Was war denn das Ausschlaggebende, dass du entschieden hast eine BJDM-Gruppe zu gründen?
Entscheidend war die Jugendgruppenleiterschulung ELOm vom Haus der Deutsch-Polnischen Zusammenarbeit. Dort habe ich Weronika Flach aus Radzionkau kennengelernt, mit der wir die Entscheidung getroffen haben, dass wir einmal auch eine Ortsgruppe in Tarnowitz gründen werden.
Wie soll der BJDM Tarnowitz, der momentan 20 Mitglieder zählt, sich gestalten?
Ich möchte, dass unsere Ortsgruppe immer offen ist, das heißt, alle Jugendlichen, die vielleicht noch nicht von ihrer Identität überzeugt sind, bei uns immer herzlich willkommen sind. Ich träume davon, dass jeder bei uns etwas für sich findet und auch uns etwas von sich geben könne.

 

Was für Projekte schweben Euch vor?
Wir möchten Skat unter die Jugend bringen, Schulungen machen, Workshops, Sprachkurse und vielleicht auch Partys. Wir haben schon beim Samstagskurs mitgeholfen und einen Deutsch-Stammtisch organisiert.

 

Du bist 20 Jahre jung und bist zum Vorsitzenden des DFK Tarnowitz gewählt worden. Warum hast du überhaupt kandidiert?
DFK in Tarnowitz steckte schon seit langer Zeit in einer Krise. Die Mitglieder haben sehr gute Ideen, aber vielleicht brauchen sie jemanden zur Unterstützung. Vor allem gibt es keinen Nachwuchs. Deswegen habe ich beschlossen, dass ich kandidieren werde. Meine Aufgabe ist es, den DFK Tarnowitz aus der Krise herauszuführen. Ich bin dankbar für das mir geschenkte Vertrauen.
In den letzten Monaten ist vieles anders geworden für Dich, Du hast jetzt die Verantwortung für den BJDM und den DFK in Tarnowitz, das ist klar.

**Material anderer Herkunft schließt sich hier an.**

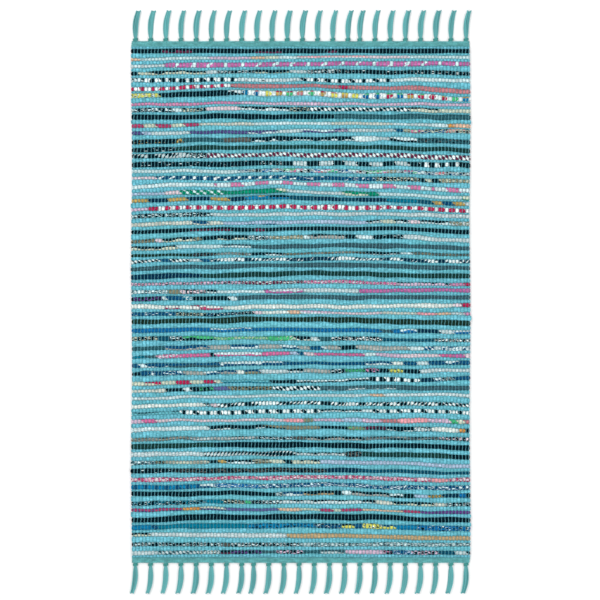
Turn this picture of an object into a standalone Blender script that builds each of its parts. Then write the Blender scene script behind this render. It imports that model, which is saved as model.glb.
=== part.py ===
"""A hand-woven rag rug that lies flat, with a yarn heading and a knotted fringe at each end.

Metres, +Z up. X runs along the weft picks and Y along the warp. The origin is on the floor
under the middle of the rug. The end at +Y is the far end, and the near end is the same
pieces turned half round.
"""

import math
from collections import namedtuple

import bmesh
import bpy

# Driving dimensions.
WIDTH = 0.610  # between the selvedges
WOVEN_LENGTH = 0.940  # between the outer edges of the headings
HEADING_DEPTH = 0.010  # of each heading, along Y
FRINGE_LENGTH = 0.056  # from a heading to the tips of its tassels
FIELD_THICKNESS = 0.006  # rag picks with the warp over and under them
HEADING_THICKNESS = 0.004  # yarn picks, which pack flatter than rags
GAP = 0.0003  # between pieces that meet

# Selvedges. Each is a little uneven, as the rags pull in more or less.
SELVEDGE_DRIFT = 0.0009
SELVEDGE_WAVES = 2.6  # waves along the woven length
SIDE_PHASE = {-1: 0.4, 1: 2.1}  # of the wave at the left and the right selvedge
FIELD_STATIONS = 48  # steps along Y that follow the drift
CORNER_TAPER = 0.0016  # how far a heading draws in at each corner
HEADING_STATIONS = 4
EDGE_ROUND = 0.45  # of the thickness, on the long edges
EDGE_SEGMENTS = 3

# Fringe. The warp ends are drawn along the heading in a thin row and knotted in tassels.
TASSELS = 23
TASSEL_PITCH = 0.02735
SHORT_PITCH = 0.0215  # one tassel sits nearer to the one before it
SHORT_AFTER = 15  # tassels from the left that stand before the short pitch
TIP_LEAN = 0.0063  # how far a tip bends to the right
LEAN_FROM = 0.022  # distance from the heading where the bend starts
ROW_DEPTH = 0.0024  # of the row of drawn-in warp ends, along Y
ROW_HEIGHT = 0.0036
ROW_END = 0.0030  # of the row, past the first and the last tassel
TASSEL_SIDES = 8

Section = namedtuple("Section", "distance width height")
TASSEL_SECTIONS = (
    Section(distance=0.0010, width=0.0056, height=0.0034),  # inside the row
    Section(distance=0.0018, width=0.0086, height=0.0050),  # knot
    Section(distance=0.0046, width=0.0088, height=0.0052),  # knot
    Section(distance=0.0062, width=0.0064, height=0.0036),  # neck
    Section(distance=0.0120, width=0.0092, height=0.0042),
    Section(distance=0.0220, width=0.0107, height=0.0044),
    Section(distance=0.0350, width=0.0108, height=0.0044),  # fullest
    Section(distance=0.0470, width=0.0098, height=0.0042),
    Section(distance=FRINGE_LENGTH, width=0.0082, height=0.0038),  # cut tip
)

# Finishes: sRGB hex, roughness, metallic.
Finish = namedtuple("Finish", "colour roughness metallic")
FINISHES = {
    "turquoise_rag_cotton": Finish("#5FBFCF", 0.88, 0.0),
    "teal_cotton_yarn": Finish("#57A6A6", 0.82, 0.0),
}


def linear(hex_colour):
    """An sRGB hex colour as linear RGBA."""
    channels = [int(hex_colour[i : i + 2], 16) / 255 for i in (1, 3, 5)]
    return [c / 12.92 if c <= 0.04045 else ((c + 0.055) / 1.055) ** 2.4 for c in channels] + [1.0]


def clear_scene():
    for obj in list(bpy.data.objects):
        bpy.data.objects.remove(obj, do_unlink=True)


def new_collection(name):
    collection = bpy.data.collections.new(name)
    bpy.context.scene.collection.children.link(collection)
    return collection


def cotton(name):
    """A Principled material from the table of finishes."""
    finish = FINISHES[name]
    material = bpy.data.materials.new(name)
    material.use_nodes = True
    shader = material.node_tree.nodes["Principled BSDF"]
    shader.inputs["Base Color"].default_value = linear(finish.colour)
    shader.inputs["Roughness"].default_value = finish.roughness
    shader.inputs["Metallic"].default_value = finish.metallic
    material.diffuse_color = linear(finish.colour)
    return material


def new_object(name, mesh, collection, material=None):
    if material:
        mesh.materials.clear()
        mesh.materials.append(material)
    obj = bpy.data.objects.new(name, mesh)
    collection.objects.link(obj)
    return obj


def turned_half_round(name, original, collection):
    """The near end's copy of a far end's piece, which shares its mesh."""
    copy = bpy.data.objects.new(name, original.data)
    copy.location = (-original.location.x, -original.location.y, original.location.z)
    copy.rotation_euler.z = math.pi
    collection.objects.link(copy)
    return copy


def selvedge(y, side):
    """Half the field's width at y, on the left (side -1) or the right (side 1)."""
    turn = math.tau * SELVEDGE_WAVES * y / WOVEN_LENGTH
    return WIDTH / 2 + SELVEDGE_DRIFT * math.sin(turn + SIDE_PHASE[side])


def slab(depth, thickness, stations, half_width):
    """A mesh of a flat woven band, round at its long edges, from y 0 to depth.

    half_width gives its half width from the local y and the side.
    """
    shape = bmesh.new()
    bmesh.ops.create_cube(shape, size=1.0)
    bmesh.ops.scale(shape, vec=(WIDTH, depth, thickness), verts=shape.verts)
    bmesh.ops.translate(shape, vec=(0, depth / 2, thickness / 2), verts=shape.verts)
    long_edges = [
        edge
        for edge in shape.edges
        if abs(edge.verts[0].co.y - edge.verts[1].co.y) > depth / 2
    ]
    bmesh.ops.bevel(
        shape,
        geom=long_edges,
        offset=thickness * EDGE_ROUND,
        segments=EDGE_SEGMENTS,
        profile=0.5,
        affect="EDGES",
    )
    for station in range(1, stations):
        bmesh.ops.bisect_plane(
            shape,
            geom=shape.verts[:] + shape.edges[:] + shape.faces[:],
            plane_co=(0, depth * station / stations, 0),
            plane_no=(0, 1, 0),
        )
    for vertex in shape.verts:
        side = 1 if vertex.co.x > 0 else -1
        vertex.co.x += side * (half_width(vertex.co.y, side) - WIDTH / 2)
    mesh = bpy.data.meshes.new("slab")
    shape.to_mesh(mesh)
    shape.free()
    return mesh


def woven_field(collection, material):
    """The rag-woven part between the two headings."""
    depth = WOVEN_LENGTH - 2 * HEADING_DEPTH - 2 * GAP
    mesh = slab(
        depth,
        FIELD_THICKNESS,
        FIELD_STATIONS,
        lambda y, side: selvedge(y - depth / 2, side),
    )
    field = new_object("woven_field", mesh, collection, material)
    field.location.y = -depth / 2
    return field


def heading(collection, material):
    """The yarn band that locks the rags in at the far end."""
    mesh = slab(
        HEADING_DEPTH,
        HEADING_THICKNESS,
        HEADING_STATIONS,
        lambda y, side: WIDTH / 2 - CORNER_TAPER * (y / HEADING_DEPTH) ** 2,
    )
    band = new_object("heading_far", mesh, collection, material)
    band.location.y = WOVEN_LENGTH / 2 - HEADING_DEPTH
    return band


def tassel_places():
    """X of each tassel, from the left, centred on the rug."""
    places = [0.0]
    for placed in range(1, TASSELS):
        pitch = SHORT_PITCH if placed == SHORT_AFTER else TASSEL_PITCH
        places.append(places[-1] + pitch)
    middle = places[-1] / 2
    return [place - middle for place in places]


def lean(distance):
    """How far right a tassel has bent at this distance from the heading."""
    share = max(0.0, (distance - LEAN_FROM) / (FRINGE_LENGTH - LEAN_FROM))
    return TIP_LEAN * share**2


def tassel_ring(shape, section, x):
    """The edges of one section's oval, flat where it lies on the floor."""
    ring = bmesh.ops.create_circle(shape, segments=TASSEL_SIDES, radius=1.0)["verts"]
    half_side = math.pi / TASSEL_SIDES
    for vertex in ring:
        turn = math.atan2(vertex.co.y, vertex.co.x) + half_side
        across = section.width / 2 * math.cos(turn) / math.cos(half_side)
        up = section.height / 2 * math.sin(turn) / math.cos(half_side)
        vertex.co = (x + lean(section.distance) + across, section.distance, section.height / 2 + up)
    return list({edge for vertex in ring for edge in vertex.link_edges})


def tassel(number, x, collection):
    """A helper that the comb takes in: one knot and its tassel, lofted through the sections."""
    shape = bmesh.new()
    rings = [tassel_ring(shape, section, x) for section in TASSEL_SECTIONS]
    for behind, ahead in zip(rings, rings[1:]):
        bmesh.ops.bridge_loops(shape, edges=behind + ahead)
    bmesh.ops.holes_fill(shape, edges=rings[0] + rings[-1])
    bmesh.ops.recalc_face_normals(shape, faces=shape.faces)
    mesh = bpy.data.meshes.new(f"tassel_{number}")
    shape.to_mesh(mesh)
    shape.free()
    helper = new_object(f"tassel_{number}", mesh, collection)
    helper.display_type = "WIRE"
    helper.hide_render = True


def drawn_in_row(places, collection):
    """The thin row of warp ends along the heading, from the first tassel to the last."""
    shape = bmesh.new()
    bmesh.ops.create_cube(shape, size=1.0)
    length = places[-1] - places[0] + 2 * ROW_END
    bmesh.ops.scale(shape, vec=(length, ROW_DEPTH, ROW_HEIGHT), verts=shape.verts)
    middle = (0, GAP + ROW_DEPTH / 2, ROW_HEIGHT / 2)
    bmesh.ops.translate(shape, vec=middle, verts=shape.verts)
    mesh = bpy.data.meshes.new("fringe")
    shape.to_mesh(mesh)
    shape.free()
    return new_object("fringe_far", mesh, collection)


def fringe(collection, helpers, material):
    """The far fringe as one comb: the row of warp ends and its knotted tassels."""
    places = tassel_places()
    for number, x in enumerate(places, start=1):
        tassel(number, x, helpers)
    comb = drawn_in_row(places, collection)
    comb.location.y = WOVEN_LENGTH / 2
    for helper in helpers.objects:
        helper.location.y = WOVEN_LENGTH / 2
    union = comb.modifiers.new("tassels", "BOOLEAN")
    union.operation = "UNION"
    union.solver = "EXACT"
    union.operand_type = "COLLECTION"
    union.collection = helpers
    bpy.context.view_layer.update()
    graph = bpy.context.evaluated_depsgraph_get()
    joined = bpy.data.meshes.new_from_object(comb.evaluated_get(graph))
    comb.modifiers.clear()
    comb.data = joined
    joined.materials.clear()
    joined.materials.append(material)
    return comb


def shade(objects):
    for obj in objects:
        obj.data.shade_smooth()
        obj.data.set_sharp_from_angle(angle=math.radians(40))


def build():
    clear_scene()
    rug = new_collection("rag_rug")
    helpers = new_collection("tassel_helpers")
    rag = cotton("turquoise_rag_cotton")
    yarn = cotton("teal_cotton_yarn")
    field = woven_field(rug, rag)
    heading_far = heading(rug, yarn)
    fringe_far = fringe(rug, helpers, yarn)
    turned_half_round("heading_near", heading_far, rug)
    turned_half_round("fringe_near", fringe_far, rug)
    shade([field, heading_far, fringe_far])


build()
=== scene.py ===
"""The looks of a hand-woven rag rug: rag picks, warp, headings and fringe, each strand its own.

The weave is built as the weaver made it. Picks of mixed rags lie in turn with picks of turquoise
rag, the warp passes over and under them, and it ends in knotted tassels. Python works out the path
of every strand from the chart of picks, and one Geometry Nodes tree gives the strands their bodies.
"""

import math
from collections import namedtuple
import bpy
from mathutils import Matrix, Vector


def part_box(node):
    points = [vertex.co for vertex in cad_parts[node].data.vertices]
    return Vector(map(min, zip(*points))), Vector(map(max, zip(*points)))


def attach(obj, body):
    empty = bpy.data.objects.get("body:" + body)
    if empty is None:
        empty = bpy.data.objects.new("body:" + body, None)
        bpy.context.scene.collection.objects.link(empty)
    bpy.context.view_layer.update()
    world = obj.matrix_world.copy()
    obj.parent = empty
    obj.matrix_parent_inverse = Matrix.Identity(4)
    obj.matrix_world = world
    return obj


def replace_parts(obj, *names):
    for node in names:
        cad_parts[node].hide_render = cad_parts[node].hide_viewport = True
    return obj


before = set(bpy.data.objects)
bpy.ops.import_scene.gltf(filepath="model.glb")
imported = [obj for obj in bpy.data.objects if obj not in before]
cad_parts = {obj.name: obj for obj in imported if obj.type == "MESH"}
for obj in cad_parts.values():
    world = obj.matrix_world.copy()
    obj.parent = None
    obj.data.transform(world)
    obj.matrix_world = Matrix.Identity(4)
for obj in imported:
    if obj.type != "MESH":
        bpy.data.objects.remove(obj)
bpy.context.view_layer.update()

from types import SimpleNamespace

import bpy
import numpy as np
from mathutils import Vector, noise

# Sizes in metres, from the frame where it has them. Half widths and half heights are named so, and
# a share or a factor has no unit.
FIELD_LOW, FIELD_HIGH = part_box("woven_field")
HEADING_LOW, HEADING_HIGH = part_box("heading_far")
FRINGE_LOW, FRINGE_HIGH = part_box("fringe_far")
WIDTH = 0.610
LENGTH = 2 * HEADING_HIGH.y  # of the woven cloth, headings included
HEADING_DEPTH = HEADING_HIGH.y - HEADING_LOW.y
FIELD_MIDDLE = (FIELD_LOW.z + FIELD_HIGH.z) / 2
HEADING_MIDDLE = (HEADING_LOW.z + HEADING_HIGH.z) / 2
FRINGE_LENGTH = FRINGE_HIGH.y - HEADING_HIGH.y
SEED = 7
NOISE_REACH = 1.6  # brings the noise's own reach to about 1

# Selvedges, uneven as on the field's solid.
SELVEDGE_DRIFT = 0.0009
SELVEDGE_WAVES = 2.6
SIDE_PHASE = {-1: 0.4, 1: 2.1}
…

Doch was hat sich für Dich persönlich geändert?
Ich denke, ich bin jetzt mehr selbstbewusst. Ich weiß, ich bin jetzt dafür verantwortlich, was bei uns bei der Deutschen Minderheit passiert und ich muss auch daran denken, was wir in der Zukunft machen werden. Wir brauchen dringend Nachwuchs, an Ideen, was wir machen können, fehlt es gewiss nicht.

 

Kollidiert das nicht, dass du Vorsitzender sowohl im BJDM als auch im DFK Tarnowitz bist?
Ich denke, das ist von Vorteil. Alle Planungsgespräche machen wir zusammen – die BJDM Mitglieder kommen zu den Treffen des DFK, so integrieren wir uns und schmieden gemeinsame Pläne.

 

Oskar, warum machst du das? Warum engagierst du Dich für die Deutsche Minderheit?
Heimat war für mich schon immer sehr wichtig. Es ist eine Herzensangelegenheit für mich, mich für die deutsche Minderheit zu engagieren. Ich denke, dass besonders wir, die junge Generation, diese Werte wie Sprache, Tradition, Kultur pflegen müssen. Ich habe das Gefühl, dass ich so meine Wurzeln pflege, dass ich meine Identität nicht vergessen habe, deswegen ist es für mich sehr wichtig, sich für den DFK, für die deutsche Minderheit zu engagieren.

 

Du sagtest, Heimat ist für dich sehr wichtig. Was ist Heimat für dich, wie wichtig ist sie dir, und warum?
Heimat für mich heißt vor allem Schlesien und meine Stadt Tarnowitz. Aber ich denke, Heimat ist auch ein Gefühl, das sind die Menschen, das ist die Kultur, das ist die Familie, der Glaube… Heimat sind wir.